To debug the first compileable version of the parser, we will need to see what happens on the stack - and so we will work on adding stack-sufficient printing support to the current AST nodes. In the future, we will likely want to print the AST once it's done parsing - probably as a traversal. For now, though, this suffices.

Part of the effort to make the ArgumentParser more Object-Oriented will be to decentralize parsing and leave that to the individual Arguments themselves. This way, creating groups of Arguments with a certain dependency will be very easy, as they simply parse differently. However, a major challenge is separating Positionals from Option-values.

To decrease compile times, we want to split the resulting ArgumentParser.hpp file into files each handling a part of the work. While all are needed for the complete usage, not everything is needed. Especially a separate 'Arguments.hpp' might be useful to have, as this class will likely be used throughout a program. Additionally, we might want to think about being able to pre-compile code as much as possible.

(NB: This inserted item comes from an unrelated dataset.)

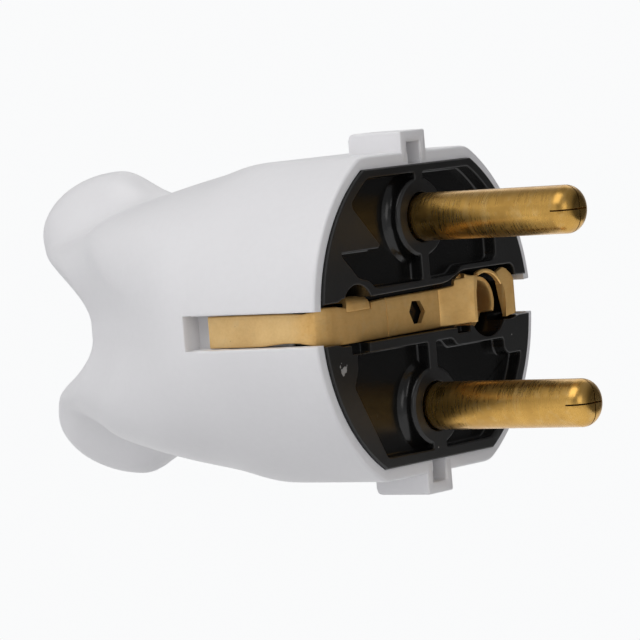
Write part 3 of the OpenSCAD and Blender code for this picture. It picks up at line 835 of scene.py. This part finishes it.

With the new Option features, which include the possibility to set default values so that only the Option needs to be specified, Flags are really just a set of Options. To simplify the code and to synchronize it more with GNU terminology, we want to remove the Flags as a separate class and instead allow Options to have a 'void'-type, which signifies they don't accept values and are purely there for Flag functionality. The user can then use is_given() to check for flags in this way, and the usage() string can identify which Options should be presented as Flags and which not.

Currently, we're doing a lot of duplication; in particular, the memory management of nodes with children seems to be more of the same. To this end, we should split the tree to have two more 'top-level' root nodes, just below the ADLNode; ADLLeaf and ADLBranch. These can then take care of common memory management, as well as implementing common recursion algorithms. Individual nodes can then customize access by using inline functions.

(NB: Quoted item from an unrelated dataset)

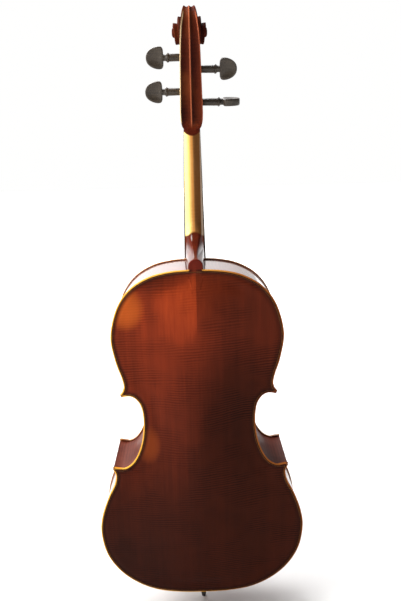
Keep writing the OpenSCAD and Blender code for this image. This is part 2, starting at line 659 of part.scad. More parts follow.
// level of the clamping screw
clamp_z = -22;
// the two runs of the tail cord over the saddle
module gut_run(r) {
  a = [for (s = [-1, 1]) from_tail([s * 7, -5, 22])];
  b = [for (s = [-1, 1]) from_tail([s * 7, -5, 0])];
  c = [for (s = [-1, 1]) [s * 8, -half_d - edge_t - 9.6, 2]];
  d = [for (s = [-1, 1]) [s * 11, -half_d - 6, -3]];
  e = [for (s = [-1, 1]) [s * 13.5, 0, -7]];
  for (j = [0, 1]) {
    rod(a[j], b[j], r);
    rod(b[j], c[j], r);
    rod(c[j], d[j], r);
    rod(d[j], e[j], r);
    for (p = [b[j], c[j], d[j], e[j]]) translate(p) sphere(r = r + 0.04, $fn = 24);
  }
}
module tailgut() {
  color(steel) lift() {
    gut_run(1.5);
    translate([0, 0, -7]) rotate_extrude(angle = 180, $fn = 90)
      translate([13.5, 0]) circle(r = 1.5, $fn = 24);
  }
}
module endpin_plug() {
  color(ebony) lift() difference() {
    union() {
      translate([0, 0, -0.5]) cylinder(r1 = plug_r0 - 0.02, r2 = plug_r1, h = plug_len, $fn = 96);
      translate([0, 0, -14]) rotate_extrude($fn = 96) polygon([[0, 0], [14, 0], [16, 2], [16, 4],
        [14, 5], [11.9, 5.6], [11.9, 8.4], [14, 9], [15.5, 11], [15.5, 13], [14, 13.6], [0, 13.7]]);
    }
    translate([0, 0, -20]) cylinder(r = rod_r + run_fit, h = 80, $fn = 64);
  }
}
module endpin_collar() {
  color(steel) lift() difference() {
    union() {
      translate([0, 0, -30]) cylinder(r = 10, h = 16, $fn = 96);
      translate([0, 8, clamp_z]) rotate([-90, 0, 0]) cylinder(r = 5, h = 6, $fn = 48);
    }
    translate([0, 0, -40]) cylinder(r = rod_r + run_fit, h = 60, $fn = 64);
    translate([0, 0, clamp_z]) rotate([-90, 0, 0]) cylinder(r = 2.55, h = 30, $fn = 48);
  }
}
module endpin_screw() {
  color(steel) lift() {
    translate([0, rod_r + 0.3, clamp_z]) rotate([-90, 0, 0]) cylinder(r = 2.5, h = 16, $fn = 48);
    difference() {
      translate([0, 15, clamp_z]) rotate([-90, 0, 0]) cylinder(r = 6.5, h = 8, $fn = 64);
      for (a = [0:30:330]) translate([6.9 * cos(a), 14, clamp_z + 6.9 * sin(a)])
        rotate([-90, 0, 0]) cylinder(r = 0.9, h = 10, $fn = 16);
    }
  }
}
module endpin_rod() {
  color(steel) lift() {
    translate([0, 0, -tip_drop + 20]) cylinder(r = rod_r, h = rod_len, $fn = 64);
    translate([0, 0, -tip_drop + 10]) cylinder(r1 = 2, r2 = rod_r, h = 10, $fn = 64);
  }
}
module endpin_tip() {
  color(ebony) lift() difference() {
    union() {
      translate([0, 0, -tip_drop]) cylinder(r1 = 4.5, r2 = 7, h = 14, $fn = 64);
      translate([0, 0, -tip_drop + 14]) cylinder(r = 7, h = 14, $fn = 64);
    }
    translate([0, 0, -tip_drop + 20]) cylinder(r = rod_r, h = 20, $fn = 64);
    translate([0, 0, -tip_drop + 10]) cylinder(r1 = 2, r2 = rod_r, h = 10, $fn = 64);
  }
}

// ---- what is drawn ----
back_bass();
back_treble();
top_bass();
top_treble();
back_purfling();
top_purfling();
rib_upper_bass();
rib_upper_treble();
rib_c_bass();
rib_c_treble();
rib_lower_bass();
rib_lower_treble();
back_linings();
top_linings();
neck_block();
end_block();
corner_blocks();
bass_bar();
sound_post();
neck();
fingerboard();
nut();
saddle();
bridge();
tailpiece();
tailgut();
peg_c();
peg_g();
peg_d();
peg_a();
winding_c();
winding_g();
winding_d();
winding_a();
string_c();
string_g();
string_d();
string_a();
lever_c();
lever_g();
lever_d();
lever_a();
ball_c();
ball_g();
ball_d();
ball_a();
screw_c();
screw_g();
screw_d();
screw_a();
knob_c();
knob_g();
knob_d();
knob_a();
endpin_plug();
endpin_collar();
endpin_rod();
endpin_screw();
endpin_tip();
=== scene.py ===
import bpy, bmesh, math
import numpy as np
from mathutils import Vector, Matrix


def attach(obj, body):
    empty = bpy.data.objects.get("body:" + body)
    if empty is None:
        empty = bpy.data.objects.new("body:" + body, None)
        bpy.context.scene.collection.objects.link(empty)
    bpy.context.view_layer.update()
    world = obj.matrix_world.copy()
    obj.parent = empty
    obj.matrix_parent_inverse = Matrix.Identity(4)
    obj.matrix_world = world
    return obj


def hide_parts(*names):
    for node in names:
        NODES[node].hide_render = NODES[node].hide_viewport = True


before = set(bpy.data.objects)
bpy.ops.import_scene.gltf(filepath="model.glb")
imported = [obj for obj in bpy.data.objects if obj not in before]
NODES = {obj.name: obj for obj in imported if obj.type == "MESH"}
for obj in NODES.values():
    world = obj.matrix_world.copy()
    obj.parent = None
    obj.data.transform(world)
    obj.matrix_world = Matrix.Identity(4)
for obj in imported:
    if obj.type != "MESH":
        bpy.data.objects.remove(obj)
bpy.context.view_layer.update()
MM = 0.001

# ---------------------------------------------------------------- sizes shared with the CAD (mm)
# height of the body's bottom edge over the endpin's tip
DROP = 68.0
BODY = 755
# half the height of the ribs at the bottom, which they lose 7 mm of on the way to the neck
HD = 60.0
TAPER = math.atan(7 / BODY)
# thickness of a plate's edge, its overhang past the ribs, and the ribs' thickness
EDGE = 4.5
OVER = 3.5
RIB_T = 1.8
# rounding of a plate's edge, height of the two arches, inner arch as a share of the outer one
RIM_R = 2.1
BACK_ARCH = 26
TOP_ARCH = 24
HOLLOW = 0.93
BRIDGE_Z = 355
# half width of the button and the height of its centre
BUTTON_R = 14.5
BUTTON_Z = 761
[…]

When the type definitions are fully supported (including inline C++), we can move on to the other toplevel construct: positionals & options.

With the new Object-Oriented design mostly in place, it's time to actually use it and rework the ArgumentParser class to use it properly. Note that this will include the actual parse() function itself.

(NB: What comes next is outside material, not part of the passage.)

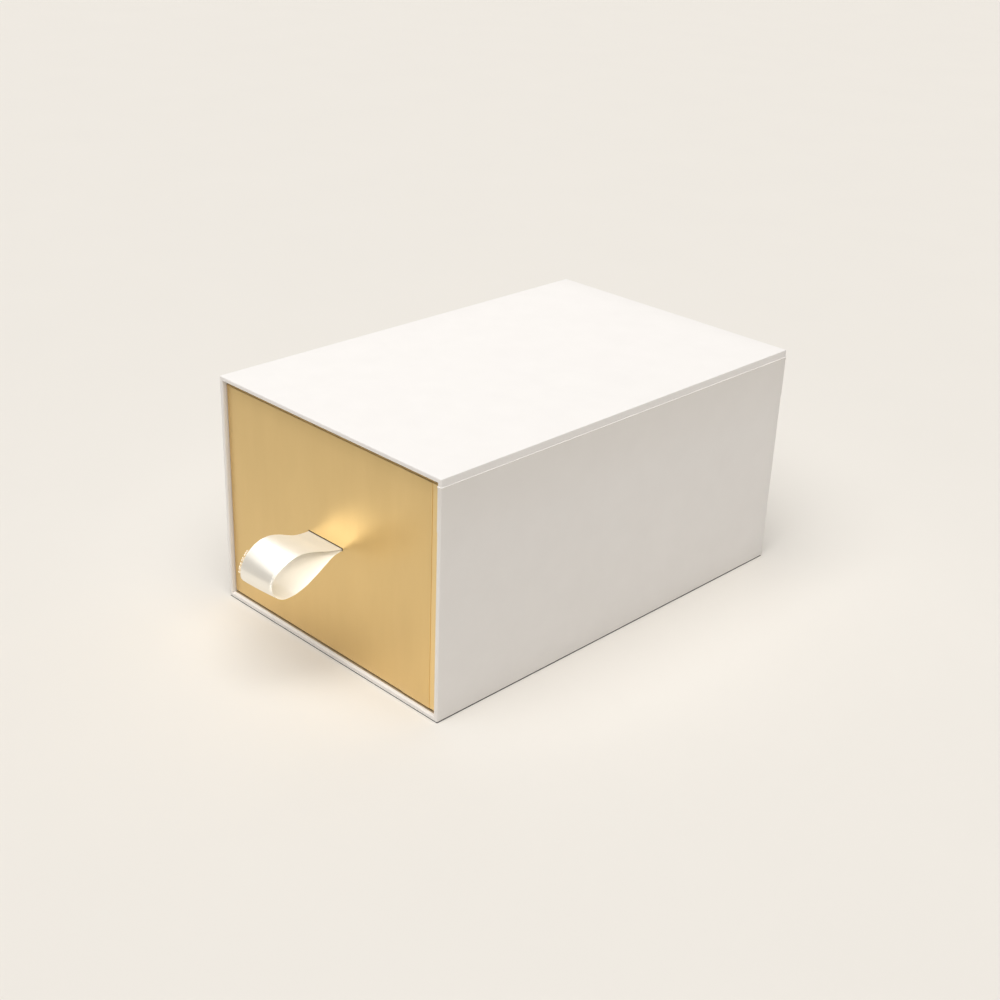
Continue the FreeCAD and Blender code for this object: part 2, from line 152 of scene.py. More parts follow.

It will be a tedious job, but it's really time to add error checking to the ADLParser. For fun, we'll first implement the preprocessor, but the error-handling should really be done before we move to traversals.

Once the Wiki is in place, rewrite the README to give a brief overview of functionality, link to the Wiki and treat some other issues like compatibility or bug reporting.

If we accept regex-expressions in addition to C++ code, then we even could create a final-state parser from an ADL file, which should bring us optimal speed. Then, the C++ code can take care of parsing the string to a value. Note that to do this, we'll update the ADL specification (#17)

The final step of the redesign is to rewrite the Arguments-class, which functions as the return dictionary for the user. While I suspect most of it is usable, it does warrant a second look.

Like with the compiler course we followed, we should let the tokenizer already convert values to ints or floats and the likes if needed; disadvantage of this is that the return types of the Tokenizer become more complicated (can be derived types), so might be a bit of work. Also might need to think if that technically means Regex-expressions should already be parsed?

Before we can do anything, we first have to decide if we can create a comfortable way to define the rules that are used to create the hard-coded parser.

With the remove of the directive, we'll start again by letting the parser parse type definitions. This should then be fairly easibly be extendable to other definitions, such as the positional or optional ones.

Throughout development, a ton of exceptions have been created, of which some its use has been removed. Once we're done with the core of the parser, we desperately need to clean the Exceptions by pruning out ones that are not used. Additionally, we might want to re-think some structuring of the Exception tree.

The ADL preprocessor will live in between the tokenizer and the parser itself, in order to facilitate things like including other files or conditional compilation.

In true compiler fashion, let us start by defining a Tokenizer that is able to read the ADL files appropriately, discard all non-needed information.

When the MultiArgument class is finished and the AtomicArgument have their parsers, it's time to finalize the creation of the Argument classes by creating the three MultiArgument derivatives: The IncludedGroup, ExcludedGroup and RequiredGroup who each implement their respective Argument dependency.

The only way to parse this remotely efficiently is to give up on the Object-Oriented parsing, and instead go back to simpeler times where we leave it up to the ArgumentParser::parse function. To aid in this, we shall create a simple tokenizer that acts as a stream, and allows the parse function to structurally parse one argument at a time.

Now that the Tokenizer can handle normal values by parsing them, we should do the same for regex-expressions, already converting and validating them on the spot. However, this is only for when we converted large parts of the AST to regex as well, so we have an idea what requirements the Regex should have and how we can merge it with other regex-expressions.

Very few projects will require a dynamic list of arguments, and so the creation of the parsing rules could be done entirely at compile time. To this end, I propose to completely throw out everything we have now, and instead create an ArgumentParser that uses some external file to read the parsing rules, create a relevant, hard-coded C-file to parse the arguments and let the user include those in their projects so that they can be used.

As we are working on parsing ADL, we should definitely try to keep the formal language definition up-to-date by writing a PDF about it.

With the symbol table build, the second compiler traversal will go through the tree and check if the (type-)references are referencing any valid fields of given definitions. A reference to said field slash data should be stored at the node level. Once done, this traversal should also check the symbol table to see which elements are unreferenced, check if those are usable by their parent argument, but if not, then provide a warning that they are unused.

The debug information given to each token (line number, col number, etc) could be extended with also information on when the token stops. Additionally, passing it all around becomes very tedious, and thus we should wrap it in a special debug_info struct or something like that.

As a final step before a (theoretically) fully functional parser is ready would be to add some way of adding meta variables. In particular, these should be used to include other files / mark that we use default types, for example, and enable / disable of automatic error messaging and automatic help handling.